Cinema

Dois Papas: um raro exercício de escuta e humanidade em tempos de polarização

The Two Popes (título original), lançado em 2019, é dirigido pelo cineasta brasileiro Fernando Meirelles, com roteiro de Anthony McCarten. Com atuações potentes de Jonathan Pryce, no papel do então cardeal Jorge Bergoglio, e Anthony Hopkins como o papa Bento XVI, o filme mescla ficção e fatos reais com grande habilidade. É ambientado em um momento histórico crucial: o período entre o escândalo de abusos e corrupção no Vaticano e a renúncia inédita de Bento XVI, que abriria caminho para a eleição de Francisco, o primeiro papa latino-americano da história.

A narrativa se constrói em torno de um encontro imaginário entre os dois líderes da Igreja Católica — um conservador alemão e um progressista argentino — que discutem suas diferenças teológicas, morais e existenciais. O filme, sem ser catequético, lança luz sobre temas como culpa, poder, fé, mudança, tradição, política e a urgência de se aproximar da humanidade ferida. Sem entregar os desfechos, é possível dizer que Dois Papas nos coloca diante de um raro exercício de escuta e humanidade em tempos de polarização.

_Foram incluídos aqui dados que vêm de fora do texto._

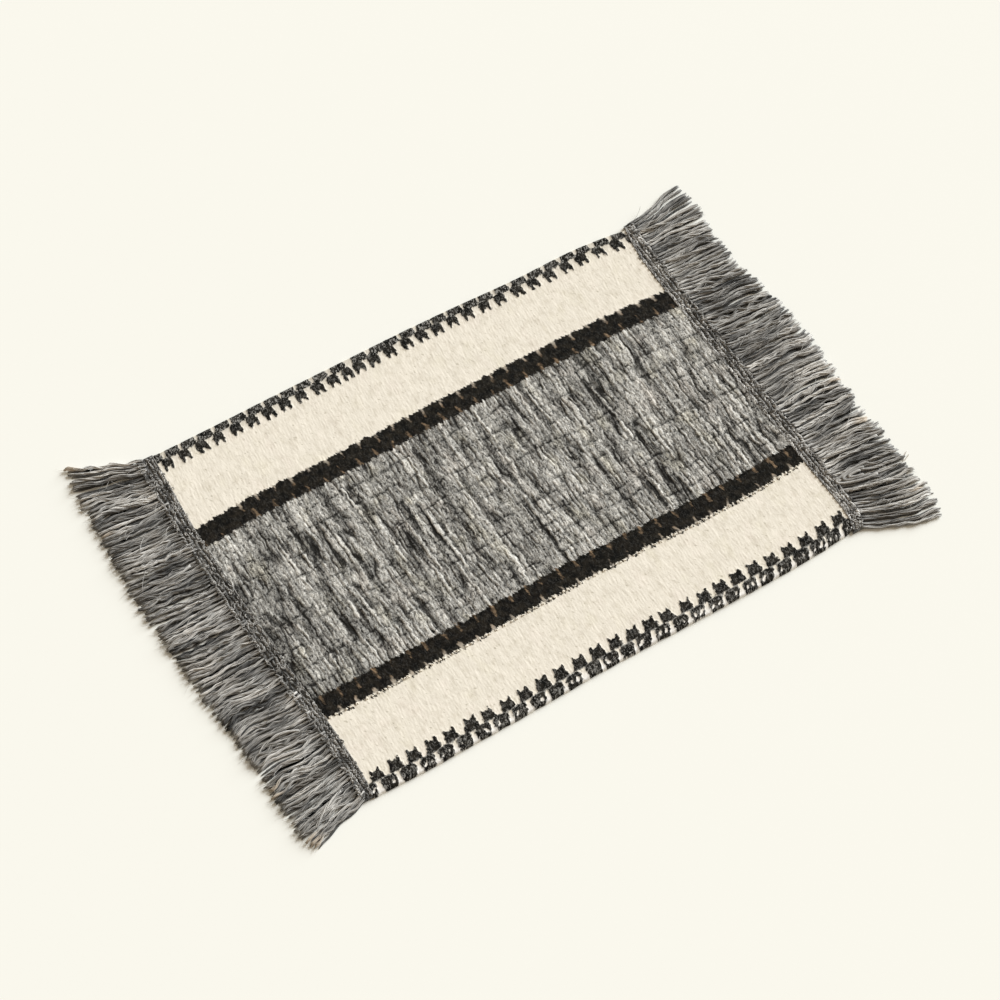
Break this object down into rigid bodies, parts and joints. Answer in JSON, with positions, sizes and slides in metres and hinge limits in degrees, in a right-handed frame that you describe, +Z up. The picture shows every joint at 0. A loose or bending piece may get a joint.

O Francisco retratado no filme é um homem que carrega o peso da dúvida e da responsabilidade histórica. Ele é apresentado como alguém que não busca o poder, mas que entende a urgência de uma Igreja mais próxima dos excluídos. É um cardeal que ama futebol, come pizza, dança tango e carrega culpas do passado, especialmente ligadas à ditadura militar argentina. O Francisco da vida real, que nos deixou recentemente, seguiu essa trilha: ao assumir o papado em 2013, rejeitou os luxos do Vaticano, adotou o nome de um santo dos pobres e passou a ser a voz ativa das periferias sociais, culturais e existenciais do mundo.

Ao longo de seu papado, Francisco defendeu com coragem a dignidade das minorias — imigrantes, refugiados, pessoas LGBTQIA+, mulheres, povos originários — enfrentando resistências dentro e fora da Igreja. Condenou duramente o capitalismo selvagem, a devastação ambiental, o racismo e todas as formas de exclusão. Promoveu a cultura do encontro, o diálogo inter-religioso, a escuta das diferenças. Sua morte marca o fim de uma era de abertura possível dentro de uma instituição tradicionalmente conservadora. Um homem que, apesar dos limites do cargo e das críticas, ousou dizer: “Todos, todos, todos são dignos de acolhimento e respeito.”

Dois Papas está disponível na Netflix e segue sendo uma obra atual e necessária. Em tempos de radicalismos e muros, o filme propõe pontes. E nos convida a refletir não apenas sobre a Igreja, mas sobre o mundo que queremos reconstruir.